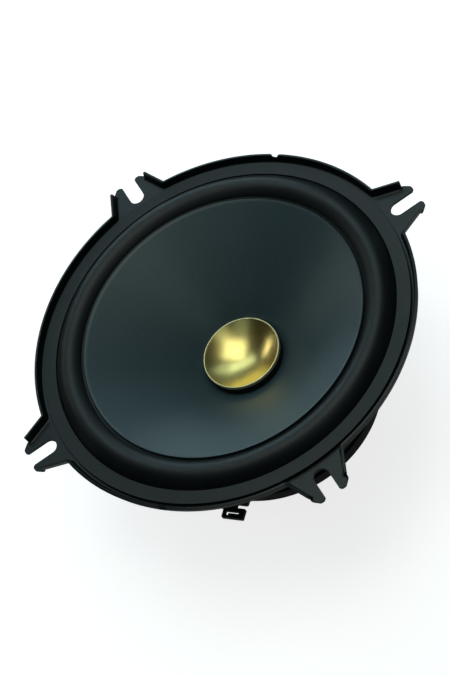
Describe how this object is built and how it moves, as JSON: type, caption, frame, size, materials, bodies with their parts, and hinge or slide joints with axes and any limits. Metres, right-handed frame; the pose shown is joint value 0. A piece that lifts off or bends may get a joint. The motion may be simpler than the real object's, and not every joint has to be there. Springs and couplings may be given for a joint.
{
  "type": "car door mid-bass loudspeaker",
  "caption": "Round car loudspeaker: pressed steel basket with slotted ears, rubber surround, dark cone, dished gold cap and a ring magnet motor.",
  "frame": {"origin": "centre of the flat back face of the back plate", "axes": "+Z along the cone's axis, out of the front; the four ears lie along +X, +Y, -X and -Y; the terminal board points between -X and -Y"},
  "size_m": [0.1532, 0.1532, 0.054],
  "materials": {
    "black_paint": "satin black powder paint on pressed steel",
    "black_rubber": "moulded butyl rubber, soft sheen",
    "cone_film": "mica-filled polypropylene, satin dark slate",
    "gold_anodise": "satin gold anodised",
    "black_paper": "dull black bonded paper",
    "former_film": "amber polyimide film",
    "coil_copper": "varnished copper wire",
    "spider_cloth": "phenolic-dipped cotton",
    "black_plating": "black plated steel",
    "ferrite": "sintered ferrite, dull dark grey",
    "board_black": "black fibre board",
    "tinned": "bright tin plate",
    "lead_braid": "braided copper tinsel"
  },
  "bodies": {
    "frame": {"pole_yoke": "black_plating", "magnet": "ferrite", "top_plate": "black_plating", "basket": "black_paint", "plate_rivet_1": "black_plating", "plate_rivet_2": "black_plating", "plate_rivet_3": "black_plating", "plate_rivet_4": "black_plating", "plate_rivet_5": "black_plating", "plate_rivet_6": "black_plating", "surround": "black_rubber", "gasket_ring": "black_rubber", "spider": "spider_cloth", "terminal_board": "board_black", "board_rivet_1": "tinned", "board_rivet_2": "tinned", "terminal_positive": "tinned", "terminal_negative": "tinned", "tag_rivet_positive": "tinned", "tag_rivet_negative": "tinned", "lead_positive": "lead_braid", "lead_negative": "lead_braid"},
    "cone_assembly": {"cone": "cone_film", "dust_cap": "gold_anodise", "former_collar": "black_paper", "voice_coil_former": "former_film", "voice_coil_winding": "coil_copper", "lead_pad_positive": "tinned", "lead_pad_negative": "tinned"}
  },
  "joints": [
    {"name": "cone_travel", "type": "slide", "parent": "frame", "child": "cone_assembly", "axis": [0, 0, 1], "range_m": [-0.0035, 0.0035], "stiffness_N_per_m": 1800, "deforming": ["surround", "spider", "lead_positive", "lead_negative"]}
  ]
}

※

**What to work on:**
Return the whole listing exactly, with every line included.

**Exercise solution:**
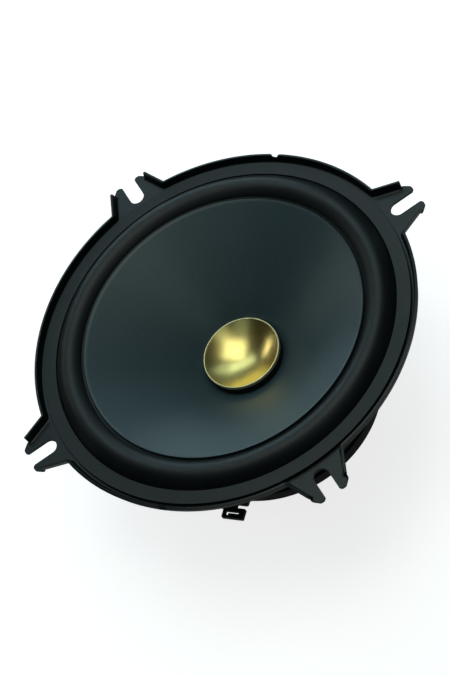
Describe how this object is built and how it moves, as JSON: type, caption, frame, size, materials, bodies with their parts, and hinge or slide joints with axes and any limits. Metres, right-handed frame; the pose shown is joint value 0. A piece that lifts off or bends may get a joint. The motion may be simpler than the real object's, and not every joint has to be there. Springs and couplings may be given for a joint.
{
  "type": "car door mid-bass loudspeaker",
  "caption": "Round car loudspeaker: pressed steel basket with slotted ears, rubber surround, dark cone, dished gold cap and a ring magnet motor.",
  "frame": {"origin": "centre of the flat back face of the back plate", "axes": "+Z along the cone's axis, out of the front; the four ears lie along +X, +Y, -X and -Y; the terminal board points between -X and -Y"},
  "size_m": [0.1532, 0.1532, 0.054],
  "materials": {
    "black_paint": "satin black powder paint on pressed steel",
    "black_rubber": "moulded butyl rubber, soft sheen",
    "cone_film": "mica-filled polypropylene, satin dark slate",
    "gold_anodise": "satin gold anodised",
    "black_paper": "dull black bonded paper",
    "former_film": "amber polyimide film",
    "coil_copper": "varnished copper wire",
    "spider_cloth": "phenolic-dipped cotton",
    "black_plating": "black plated steel",
    "ferrite": "sintered ferrite, dull dark grey",
    "board_black": "black fibre board",
    "tinned": "bright tin plate",
    "lead_braid": "braided copper tinsel"
  },
  "bodies": {
    "frame": {"pole_yoke": "black_plating", "magnet": "ferrite", "top_plate": "black_plating", "basket": "black_paint", "plate_rivet_1": "black_plating", "plate_rivet_2": "black_plating", "plate_rivet_3": "black_plating", "plate_rivet_4": "black_plating", "plate_rivet_5": "black_plating", "plate_rivet_6": "black_plating", "surround": "black_rubber", "gasket_ring": "black_rubber", "spider": "spider_cloth", "terminal_board": "board_black", "board_rivet_1": "tinned", "board_rivet_2": "tinned", "terminal_positive": "tinned", "terminal_negative": "tinned", "tag_rivet_positive": "tinned", "tag_rivet_negative": "tinned", "lead_positive": "lead_braid", "lead_negative": "lead_braid"},
    "cone_assembly": {"cone": "cone_film", "dust_cap": "gold_anodise", "former_collar": "black_paper", "voice_coil_former": "former_film", "voice_coil_winding": "coil_copper", "lead_pad_positive": "tinned", "lead_pad_negative": "tinned"}
  },
  "joints": [
    {"name": "cone_travel", "type": "slide", "parent": "frame", "child": "cone_assembly", "axis": [0, 0, 1], "range_m": [-0.0035, 0.0035], "stiffness_N_per_m": 1800, "deforming": ["surround", "spider", "lead_positive", "lead_negative"]}
  ]
}